We do note the trial court did attempt to cure the prejudice of the later argument, instructing the jury immediately that "it is not Mr. Rucker's personal opinions that matter in this case, it is the law and the evidence."
Rucker also further emphasized the importance of M.J.'s corroboration of S.F.'s testimony, telling the jury:
"[I]t's a situation no child should ever have to face, yet that was the very situation [M.J.] found himself in. And who put him there? The defendant. It was Robert Jeffrey that put [M.J.] in that chair having to answer questions and it was the behavior of Robert Jeffrey that caused his son to have to face that situation."
This argument is improper as outside the evidence and could only have been intended to arouse the passion and prejudice of the jury.
"An error of constitutional magnitude is serious and may not be held to be harmless unless the appellate court is willing to declare a belief that it was harmless beyond a reasonable doubt. Thus, before we may declare the error harmless, we must be able to declare beyond a reasonable doubt that the error had little, if any, likelihood of having changed the result of the trial. State v. Bell, 266 Kan. 896, 920, 975 P.2d 239, cert. denied 528 U.S. 905 (1999)." State v. Thompkins, 271 Kan. 324, 335, 21 P.3d 997 (2001).
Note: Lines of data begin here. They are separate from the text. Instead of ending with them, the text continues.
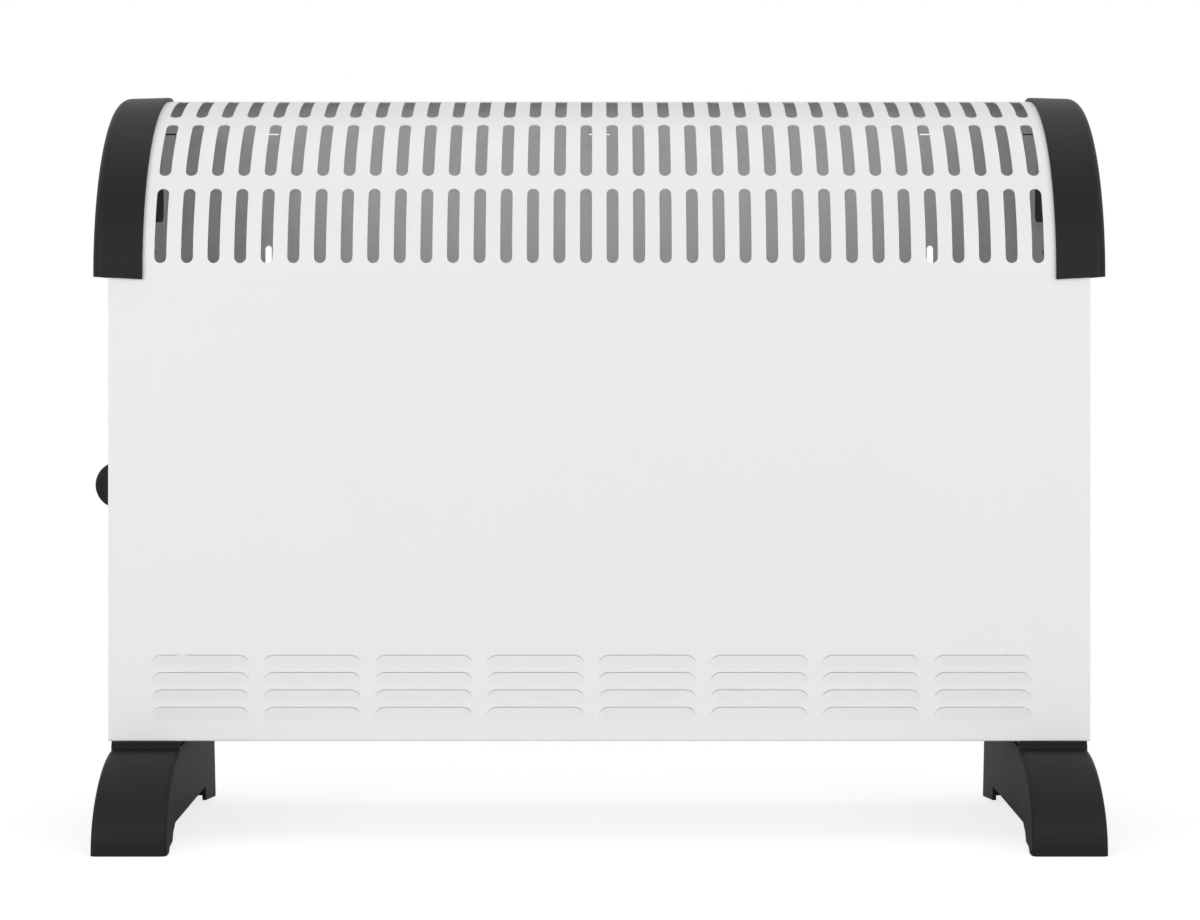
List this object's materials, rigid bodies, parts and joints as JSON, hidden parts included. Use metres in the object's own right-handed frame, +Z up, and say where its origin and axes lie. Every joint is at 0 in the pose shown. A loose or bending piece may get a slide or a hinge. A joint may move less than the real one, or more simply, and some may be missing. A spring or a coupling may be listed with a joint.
{
  "type": "electric convector heater",
  "caption": "Low floor-standing convector heater with a white bent-sheet body, a slotted curved top grille, pressed louvres, black end caps, arched feet and side controls.",
  "frame": {"origin": "on the floor under the middle of the sheet-metal body, halfway between the tips of the feet", "axes": "+Z up; the louvred front faces -Y; +X runs to the heater's right-hand end as seen from the front"},
  "size_m": [0.5979, 0.199, 0.4394],
  "materials": {
    "white_coat": "white powder coat, fine orange peel, semi-gloss",
    "grey_coat": "white powder coat on the side plates, semi-gloss",
    "zinc_steel": "zinc-coated sheet, satin",
    "black_plastic": "black moulded plastic, fine texture",
    "screw_steel": "plated steel, satin",
    "mica": "pressed mica sheet, satin",
    "resistance_wire": "oxidised resistance wire",
    "steatite": "unglazed ceramic",
    "dark_plastic": "dark heat-proof plastic",
    "brass_parts": "turned or stamped brass, satin",
    "knob_plastic": "black moulded plastic, semi-gloss",
    "rocker_plastic": "black moulded plastic, semi-gloss",
    "pale_plastic": "pale nylon",
    "brown_insulation": "silicone sleeve, brown",
    "blue_insulation": "silicone sleeve, blue",
    "green_insulation": "silicone sleeve, green"
  },
  "bodies": {
    "heater": {"front_panel": "white_coat", "rear_panel": "white_coat", "left_side_plate": "grey_coat", "right_side_plate": "grey_coat", "base_plate": "zinc_steel", "left_end_cap": "black_plastic", "right_end_cap": "black_plastic", "left_foot": "black_plastic", "right_foot": "black_plastic", "foot_screws": "screw_steel", "cap_screws": "screw_steel", "rear_screws": "screw_steel", "base_screws": "screw_steel", "heat_shield": "zinc_steel", "element_bracket_left": "zinc_steel", "element_bracket_middle": "zinc_steel", "element_bracket_right": "zinc_steel", "mica_board_front": "mica", "mica_board_rear": "mica", "heating_wire_front": "resistance_wire", "heating_wire_rear": "resistance_wire", "element_terminals": "screw_steel", "ceramic_bushes": "steatite", "thermal_cutout": "dark_plastic", "cutout_rivets": "screw_steel", "thermal_fuse": "steatite", "thermostat": "steatite", "thermostat_nut": "screw_steel", "front_switch_housing": "dark_plastic", "rear_switch_housing": "dark_plastic", "control_tabs": "brass_parts", "terminal_block": "pale_plastic", "terminal_screws": "brass_parts", "cord_gland": "dark_plastic", "leads_live": "brown_insulation", "leads_neutral": "blue_insulation", "lead_earth": "green_insulation", "earth_screw": "screw_steel"},
    "knob": {"thermostat_knob": "knob_plastic", "thermostat_spindle": "brass_parts"},
    "front_rocker_body": {"front_rocker": "rocker_plastic"},
    "rear_rocker_body": {"rear_rocker": "rocker_plastic"}
  },
  "joints": [
    {"name": "thermostat_turn", "type": "hinge", "parent": "heater", "child": "knob", "pos_m": [-0.2859, 0.0075, 0.2025], "axis": [1, 0, 0], "range_deg": [0, 270]},
    {"name": "front_switch_rock", "type": "hinge", "parent": "heater", "child": "front_rocker_body", "pos_m": [-0.2849, -0.0045, 0.146], "axis": [0, 1, 0], "range_deg": [0, 20]},
    {"name": "rear_switch_rock", "type": "hinge", "parent": "heater", "child": "rear_rocker_body", "pos_m": [-0.2849, 0.0195, 0.146], "axis": [0, 1, 0], "range_deg": [0, 20]}
  ]
}
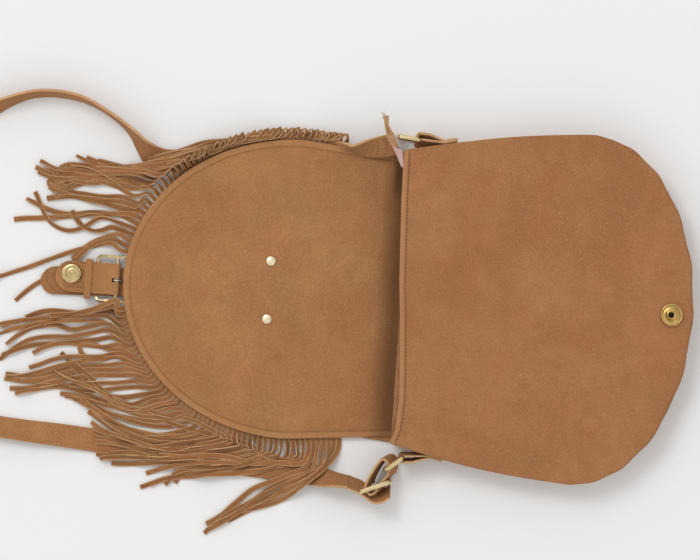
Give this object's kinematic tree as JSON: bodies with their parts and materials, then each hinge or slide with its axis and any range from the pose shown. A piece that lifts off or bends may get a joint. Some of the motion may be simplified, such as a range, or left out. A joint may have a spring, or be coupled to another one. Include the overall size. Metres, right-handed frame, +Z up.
{
  "type": "fringed suede shoulder bag",
  "caption": "Flat D-shaped suede shoulder bag lying open, with a fringed flap, a buckled strap closure with a snap, and a looped shoulder strap on metal rings.",
  "frame": {"origin": "middle of the bag's mouth, on the outer face of the back panel that it lies on", "axes": "+X from the mouth to the bag's bottom, +Y across the bag to its far side, +Z up through the bag from its back panel"},
  "size_m": [0.6402, 0.3439, 0.033],
  "materials": {
    "suede": "napped suede",
    "dark_suede": "napped suede",
    "gold": "polished",
    "steel": "polished",
    "lining_cloth": "woven"
  },
  "bodies": {
    "bag": {"back_panel": "suede", "front_panel": "suede", "gusset": "suede", "lining": "lining_cloth", "front_facing": "dark_suede", "back_facing": "suede", "facing_end": "suede", "far_ring_tab": "suede", "near_ring_tab": "suede", "snap_socket": "gold", "snap_socket_washer": "steel", "shoulder_strap": "suede"},
    "flap": {"flap_outer": "suede", "flap_lining": "suede", "fringe_far": "suede", "fringe_near": "suede", "rivet_post_far": "gold", "rivet_post_near": "gold", "rivet_cap_far": "gold", "rivet_cap_near": "gold", "closure_billet": "dark_suede", "closure_chape": "suede", "closure_keeper": "suede", "closure_buckle": "gold", "snap_stud": "gold", "snap_stud_washer": "steel"},
    "closure_prong": {"closure_prong": "steel"},
    "far_ring": {"far_ring": "gold", "strap_end_loop": "suede"},
    "near_ring": {"near_ring": "gold", "strap_chape": "suede", "strap_buckle": "gold", "strap_tail": "suede"},
    "strap_prong": {"strap_prong": "steel"}
  },
  "joints": [
    {"name": "flap_fold", "type": "hinge", "parent": "bag", "child": "flap", "pos_m": [-0.024, 0, 0.025], "axis": [0, 1, 0], "range_deg": [0, 178]},
    {"name": "far_ring_swing", "type": "hinge", "parent": "bag", "child": "far_ring", "pos_m": [0.0065, 0.12579, 0.0137], "axis": [0, 0, 1], "range_deg": [-15, 4]},
    {"name": "near_ring_swing", "type": "hinge", "parent": "bag", "child": "near_ring", "pos_m": [0.0105, -0.12757, 0.0137], "axis": [0, 0, 1], "range_deg": [-15, 15]},
    {"name": "closure_prong_turn", "type": "hinge", "parent": "flap", "child": "closure_prong", "pos_m": [-0.227, -0.0017, 0.0077], "axis": [0, 1, 0], "range_deg": [0, 12]},
    {"name": "strap_prong_turn", "type": "hinge", "parent": "near_ring", "child": "strap_prong", "pos_m": [-0.00948, -0.15236, 0.0137], "axis": [0, 0, 1], "range_deg": [0, 12]}
  ]
}
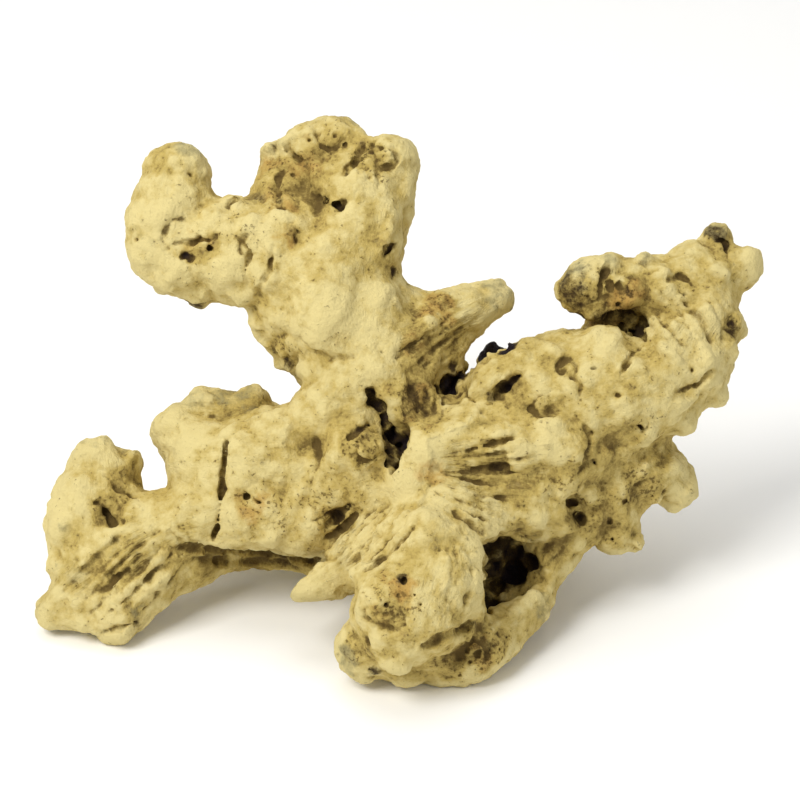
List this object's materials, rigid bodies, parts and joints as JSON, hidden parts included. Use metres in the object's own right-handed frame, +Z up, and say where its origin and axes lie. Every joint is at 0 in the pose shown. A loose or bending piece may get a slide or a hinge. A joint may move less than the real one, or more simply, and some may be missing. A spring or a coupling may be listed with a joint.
{
  "type": "piece of wood",
  "caption": "Gnarled, sandblasted piece of pale root wood with knobby branches, hollows and pits, standing on three feet.",
  "frame": {"origin": "middle of the piece's box, at the height of the ground it stands on", "axes": "+X to the viewer's right along the piece's longest side, -Y towards the viewer, +Z up"},
  "size_m": [0.291, 0.182, 0.1766],
  "materials": {
    "wood": "dry, matt, sandblasted bare wood"
  },
  "bodies": {
    "root": {"gnarled_wood": "wood"}
  },
  "joints": []
}
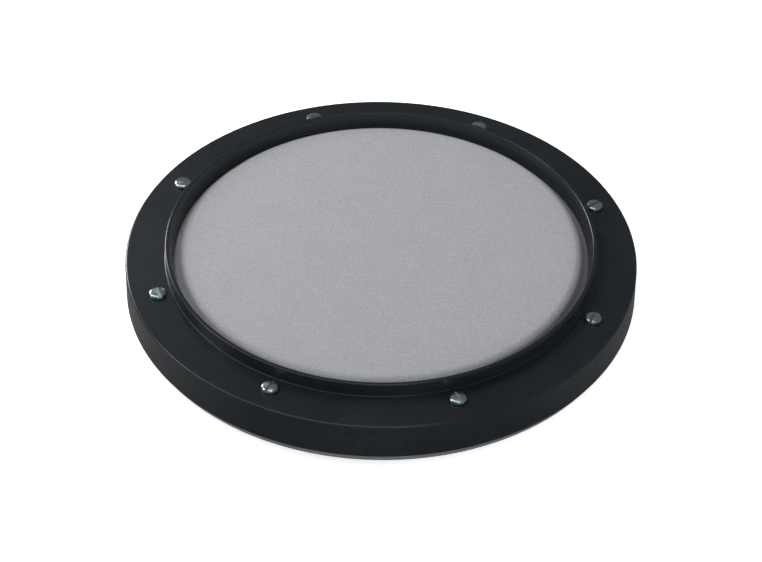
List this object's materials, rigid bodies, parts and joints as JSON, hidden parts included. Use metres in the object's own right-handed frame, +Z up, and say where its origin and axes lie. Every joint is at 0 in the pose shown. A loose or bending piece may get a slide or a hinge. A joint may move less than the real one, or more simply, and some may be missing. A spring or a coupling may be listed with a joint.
{
  "type": "practice pad",
  "caption": "Round tunable practice pad with a woven mesh playing head held over a grey base by a black rim and slotted screws.",
  "frame": {"origin": "on the table under the middle of the pad, at the bottom of the rubber sheet", "axes": "+Z up through the playing head; +X between two tension screws"},
  "size_m": [0.2508, 0.2508, 0.0324],
  "materials": {
    "rim_plastic": "satin moulded, near black",
    "base_plastic": "fine matt moulded, mid grey",
    "mesh": "fine woven polyester mesh, light grey",
    "screw_zinc": "zinc plated, slightly blue",
    "hoop_aluminium": "rolled channel, satin",
    "resin": "cast resin, amber",
    "insert_brass": "turned brass",
    "foam": "open-cell foam, charcoal",
    "rubber": "matt rubber, black"
  },
  "bodies": {
    "base": {"base_shell": "base_plastic", "damping_foam": "foam", "rubber_sheet": "rubber", "stand_insert": "insert_brass", "screw_insert_1": "insert_brass", "screw_insert_2": "insert_brass", "screw_insert_3": "insert_brass", "screw_insert_4": "insert_brass", "screw_insert_5": "insert_brass", "screw_insert_6": "insert_brass", "screw_insert_7": "insert_brass", "screw_insert_8": "insert_brass"},
    "rim": {"rim": "rim_plastic", "mesh_head": "mesh", "flesh_hoop": "hoop_aluminium", "hoop_filler": "resin"},
    "screw_1": {"tension_screw_1": "screw_zinc"},
    "screw_2": {"tension_screw_2": "screw_zinc"},
    "screw_3": {"tension_screw_3": "screw_zinc"},
    "screw_4": {"tension_screw_4": "screw_zinc"},
    "screw_5": {"tension_screw_5": "screw_zinc"},
    "screw_6": {"tension_screw_6": "screw_zinc"},
    "screw_7": {"tension_screw_7": "screw_zinc"},
    "screw_8": {"tension_screw_8": "screw_zinc"}
  },
  "joints": [
    {"name": "rim_slide", "type": "slide", "parent": "base", "child": "rim", "axis": [0, 0, 1], "range_m": [-0.00079, 0.00238], "deforming": ["mesh_head"]},
    {"name": "screw_1_turn", "type": "hinge", "parent": "rim", "child": "screw_1", "pos_m": [0.10393, 0.04305, 0.0249], "axis": [0, 0, 1], "range_deg": [-360, 1080]},
    {"name": "screw_2_turn", "type": "hinge", "parent": "rim", "child": "screw_2", "pos_m": [0.04305, 0.10393, 0.0249], "axis": [0, 0, 1], "range_deg": [-360, 1080]},
    {"name": "screw_3_turn", "type": "hinge", "parent": "rim", "child": "screw_3", "pos_m": [-0.04305, 0.10393, 0.0249], "axis": [0, 0, 1], "range_deg": [-360, 1080]},
    {"name": "screw_4_turn", "type": "hinge", "parent": "rim", "child": "screw_4", "pos_m": [-0.10393, 0.04305, 0.0249], "axis": [0, 0, 1], "range_deg": [-360, 1080]},
    {"name": "screw_5_turn", "type": "hinge", "parent": "rim", "child": "screw_5", "pos_m": [-0.10393, -0.04305, 0.0249], "axis": [0, 0, 1], "range_deg": [-360, 1080]},
    {"name": "screw_6_turn", "type": "hinge", "parent": "rim", "child": "screw_6", "pos_m": [-0.04305, -0.10393, 0.0249], "axis": [0, 0, 1], "range_deg": [-360, 1080]},
    {"name": "screw_7_turn", "type": "hinge", "parent": "rim", "child": "screw_7", "pos_m": [0.04305, -0.10393, 0.0249], "axis": [0, 0, 1], "range_deg": [-360, 1080]},
    {"name": "screw_8_turn", "type": "hinge", "parent": "rim", "child": "screw_8", "pos_m": [0.10393, -0.04305, 0.0249], "axis": [0, 0, 1], "range_deg": [-360, 1080]}
  ],
  "couplings": [
    {"joint": "screw_1_turn", "follows": "rim_slide", "rad_per_m": 7915.8},
    {"joint": "screw_2_turn", "follows": "rim_slide", "rad_per_m": 7915.8},
    {"joint": "screw_3_turn", "follows": "rim_slide", "rad_per_m": 7915.8},
    {"joint": "screw_4_turn", "follows": "rim_slide", "rad_per_m": 7915.8},
    {"joint": "screw_5_turn", "follows": "rim_slide", "rad_per_m": 7915.8},
    {"joint": "screw_6_turn", "follows": "rim_slide", "rad_per_m": 7915.8},
    {"joint": "screw_7_turn", "follows": "rim_slide", "rad_per_m": 7915.8},
    {"joint": "screw_8_turn", "follows": "rim_slide", "rad_per_m": 7915.8}
  ]
}
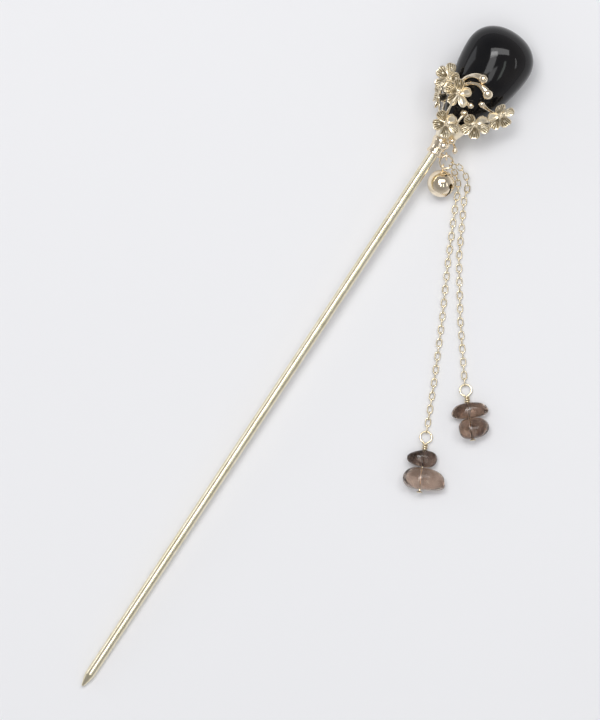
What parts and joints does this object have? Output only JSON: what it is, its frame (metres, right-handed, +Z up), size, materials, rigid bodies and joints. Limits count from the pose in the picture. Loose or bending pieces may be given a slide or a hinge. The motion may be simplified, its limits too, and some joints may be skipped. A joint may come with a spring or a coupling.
{
  "type": "ornamental hair pin",
  "caption": "Gilt hair stick with a black stone head set in a spray of blossoms, a bell, and chains ending in smoky stone chips.",
  "frame": {"origin": "middle of the pin's footprint, at the height of the table it lies on", "axes": "+X along the rod from its tip to the stone head, +Y away from the tassel, +Z up from the table"},
  "size_m": [0.176, 0.0541, 0.0154],
  "materials": {
    "plated_brass": "polished pale gold plate",
    "cast_gold": "cast, satin in the hollows and bright on the rims",
    "chain_gold": "polished pale gold plate",
    "black_stone": "high polish",
    "smoky_quartz": "tumbled and polished"
  },
  "bodies": {
    "pin": {"rod": "plated_brass", "collar": "plated_brass", "stone_cup": "plated_brass", "stone_post": "plated_brass", "stone": "black_stone", "vine_frame": "plated_brass", "blossom_top": "cast_gold", "blossom_crown_left": "cast_gold", "blossom_left_side": "cast_gold", "blossom_collar": "cast_gold", "blossom_center": "cast_gold", "blossom_right": "cast_gold", "blossom_under_left": "cast_gold", "blossom_under_right": "cast_gold", "blossom_under_middle": "cast_gold", "bud_long_upper": "cast_gold", "bud_long_lower": "cast_gold", "buds_small": "cast_gold", "collar_balls": "cast_gold", "tassel_eye": "plated_brass"},
    "jump_ring": {"jump_ring": "plated_brass"},
    "bell": {"bell_shell": "plated_brass", "bell_loop": "plated_brass"},
    "pea": {"bell_pea": "plated_brass"},
    "long_chain_top": {"long_chain_top": "chain_gold"},
    "long_chain_upper": {"long_chain_upper": "chain_gold"},
    "long_chain_middle": {"long_chain_middle": "chain_gold"},
    "long_chain_lower": {"long_chain_lower": "chain_gold"},
    "long_chain_end": {"long_chain_end": "chain_gold"},
    "short_chain_top": {"short_chain_top": "chain_gold"},
    "short_chain_upper": {"short_chain_upper": "chain_gold"},
    "short_chain_middle": {"short_chain_middle": "chain_gold"},
    "short_chain_end": {"short_chain_end": "chain_gold"},
    "long_charm": {"long_charm_wire": "chain_gold"},
    "short_charm": {"short_charm_wire": "chain_gold"},
    "long_chip_small": {"long_charm_chip_small": "smoky_quartz"},
    "long_chip_large": {"long_charm_chip_large": "smoky_quartz"},
    "short_chip_flat": {"short_charm_chip_flat": "smoky_quartz"},
    "short_chip_round": {"short_charm_chip_round": "smoky_quartz"}
  },
  "joints": [
    {"name": "ring_swings_in_eye", "type": "hinge", "parent": "pin", "child": "jump_ring", "pos_m": [0.05649, 0.01486, 0.00536], "axis": [-0.5505, 0.8348, 0], "range_deg": [-35, 60]},
    {"name": "bell_swings_on_ring", "type": "hinge", "parent": "jump_ring", "child": "bell", "pos_m": [0.05406, 0.01415, 0.00396], "axis": [-0.1152, 0.9614, 0.25], "range_deg": [-15, 30]},
    {"name": "pea_rolls_in_bell", "type": "hinge", "parent": "bell", "child": "pea", "pos_m": [0.05081, 0.01249, 0.0031], "axis": [-0.8664, -0.4435, -0.2296], "range_deg": [-80, 80]},
    {"name": "long_chain_swings_on_ring", "type": "hinge", "parent": "jump_ring", "child": "long_chain_top", "pos_m": [0.05511, 0.01279, 0.00404], "axis": [-0.8864, 0.3331, -0.3214], "range_deg": [-8, 10]},
    {"name": "long_chain_upper_turns", "type": "hinge", "parent": "long_chain_top", "child": "long_chain_upper", "pos_m": [0.04984, 0.00771, 0.00074], "axis": [0, 0, 1], "range_deg": [-15, 2.5]},
    {"name": "long_chain_middle_lifts", "type": "hinge", "parent": "long_chain_upper", "child": "long_chain_middle", "pos_m": [0.03761, 0.00178, 0.00074], "axis": [-0.4633, 0.8862, 0], "range_deg": [-45, 60]},
    {"name": "long_chain_lower_turns", "type": "hinge", "parent": "long_chain_middle", "child": "long_chain_lower", "pos_m": [0.02557, -0.00452, 0.00074], "axis": [0, 0, 1], "range_deg": [-25, 6]},
    {"name": "long_chain_end_lifts", "type": "hinge", "parent": "long_chain_lower", "child": "long_chain_end", "pos_m": [0.01338, -0.01052, 0.00074], "axis": [-0.4195, 0.9078, 0], "range_deg": [-45, 60]},
    {"name": "long_charm_swings", "type": "hinge", "parent": "long_chain_end", "child": "long_charm", "pos_m": [0.00246, -0.01557, 0.00074], "axis": [-0.4446, 0.8957, 0], "range_deg": [-30, 60]},
    {"name": "long_charm_small_chip_turns", "type": "hinge", "parent": "long_charm", "child": "long_chip_small", "pos_m": [0.00246, -0.01557, 0.00074], "axis": [-0.8834, -0.4385, 0.165], "continuous": true},
    {"name": "long_charm_large_chip_turns", "type": "hinge", "parent": "long_charm", "child": "long_chip_large", "pos_m": [0.00246, -0.01557, 0.00074], "axis": [-0.8834, -0.4385, 0.165], "continuous": true},
    {"name": "short_chain_swings_on_ring", "type": "hinge", "parent": "jump_ring", "child": "short_chain_top", "pos_m": [0.05603, 0.01278, 0.00448], "axis": [-0.8076, -0.3245, -0.4924], "range_deg": [-8, 12]},
    {"name": "short_chain_upper_lifts", "type": "hinge", "parent": "short_chain_top", "child": "short_chain_upper", "pos_m": [0.05114, 0.00639, 0.00073], "axis": [-0.4756, 0.8796, 0], "range_deg": [-20, 45]},
    {"name": "short_chain_middle_turns", "type": "hinge", "parent": "short_chain_upper", "child": "short_chain_middle", "pos_m": [0.03917, -0.00005, 0.00073], "axis": [0, 0, 1], "range_deg": [-4, 35]},
    {"name": "short_chain_end_lifts", "type": "hinge", "parent": "short_chain_middle", "child": "short_chain_end", "pos_m": [0.02798, -0.00777, 0.00073], "axis": [-0.6074, 0.7944, 0], "range_deg": [-45, 60]},
    {"name": "short_charm_swings", "type": "hinge", "parent": "short_chain_end", "child": "short_charm", "pos_m": [0.01603, -0.01691, 0.00073], "axis": [-0.6613, 0.7501, 0], "range_deg": [-30, 60]},
    {"name": "short_charm_flat_chip_turns", "type": "hinge", "parent": "short_charm", "child": "short_chip_flat", "pos_m": [0.01603, -0.01691, 0.00073], "axis": [-0.7363, -0.6492, 0.1908], "continuous": true},
    {"name": "short_charm_round_chip_turns", "type": "hinge", "parent": "short_charm", "child": "short_chip_round", "pos_m": [0.01603, -0.01691, 0.00073], "axis": [-0.7363, -0.6492, 0.1908], "continuous": true}
  ]
}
A review of the evidentiary record reveals that the evidence presented against Jeffrey was not overwhelming. The State's case was largely based upon the testimony of S.F. and the inconsistent hearsay statements of M.J. In addition, the trial court's blanket prohibition against objections during closing argument effectively stripped Jeffrey of his right to effective counsel, a violation of his Sixth Amendment protections. Finally, the prohibition led to the above instances of prosecutorial misconduct that went largely unchecked by the trial court. We cannot say the compound error that resulted was harmless beyond a reasonable doubt. Jeffrey's conviction must be set aside and this case remanded for new trial.
Our decision renders moot or improvident consideration of the remaining issues presented by the parties.
Reversed and remanded for new trial.